PW: You spoke to this right now, which was the need for intergenerational healing, but maybe go a little bit more into why Sansei? Not everybody thinks because they weren't in camp or they were babies in camp, I'm just kind of curious what your response to that is or your thoughts?

MY: I think I can speak from a personal standpoint, being a Sansei myself and growing up and not having very comfortable conversations about camp with my parents, or not having much conversation at all. And I think I learned about the experience in junior high when there was some discussion at school from somebody who was part of Junior JACL. And I came home and asked my parents about it, and there was, like, it wasn't like it was a comfortable conversation, and I could feel that there was something uncomfortable for them, and that stayed with me for a long time. And then I realized, too, that that was the case out in the community, that there were people not talking about this. And so when the redress movement started, I really was drawn to that, because there were people there who were being proactive about speaking about it and then organizing to address the reparative justice issue around it. But then at the same time, I recognized that in many places where Japanese Americans were, there still was not conversation about this, it wasn't prominent. So it wasn't until the hearings took place that I was floored by the number of people that came out to the hearings in San Francisco, and just that we were all there for this one particular purpose. And I think what was happening was, as I would talk to other Sansei about their feelings about it, we felt a lot of things in common around the feelings that we had. My testimony to the commission was about that emotional feeling and the psychological losses that I felt that were there implicit in the camp experience that we hadn't talked about. That's what I testified about, and others that I would meet along the way would verify that, too.

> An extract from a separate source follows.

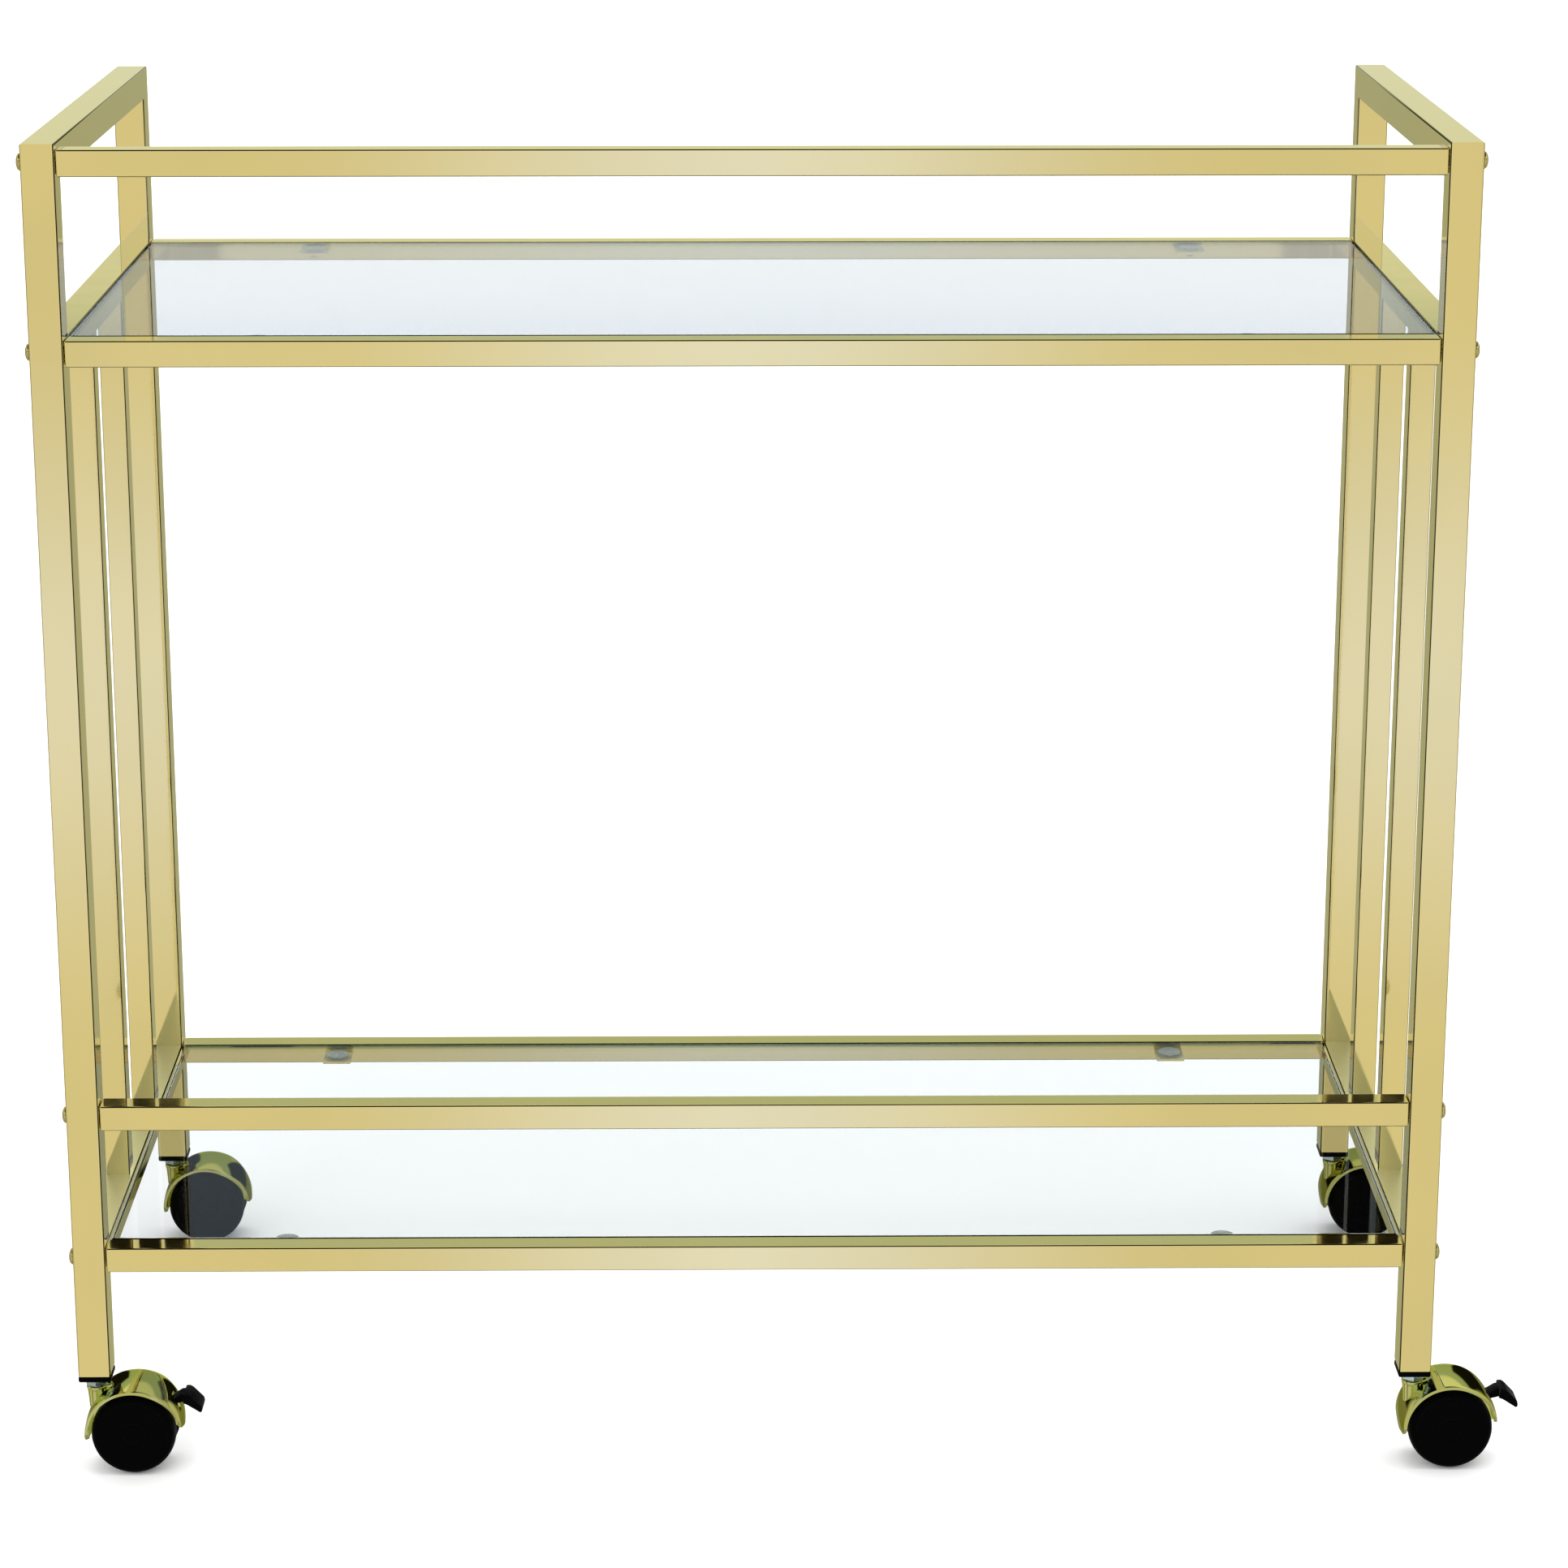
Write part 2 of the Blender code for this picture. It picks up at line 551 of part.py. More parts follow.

And that's the conversation I had with Diana in seminary where we were feeling this similar kind of feeling that there were things we needed to unpack, and things we needed to understand or learn about this for ourselves. And I think that was the, kind of the framework for, the draw for people who also needed space to kind of talk about things. So that we could check in with each other and say, "You know, what I'm experiencing is normal." It's part of what our collective experience is, and that, "I'm not an oddball in this, but there's something to this."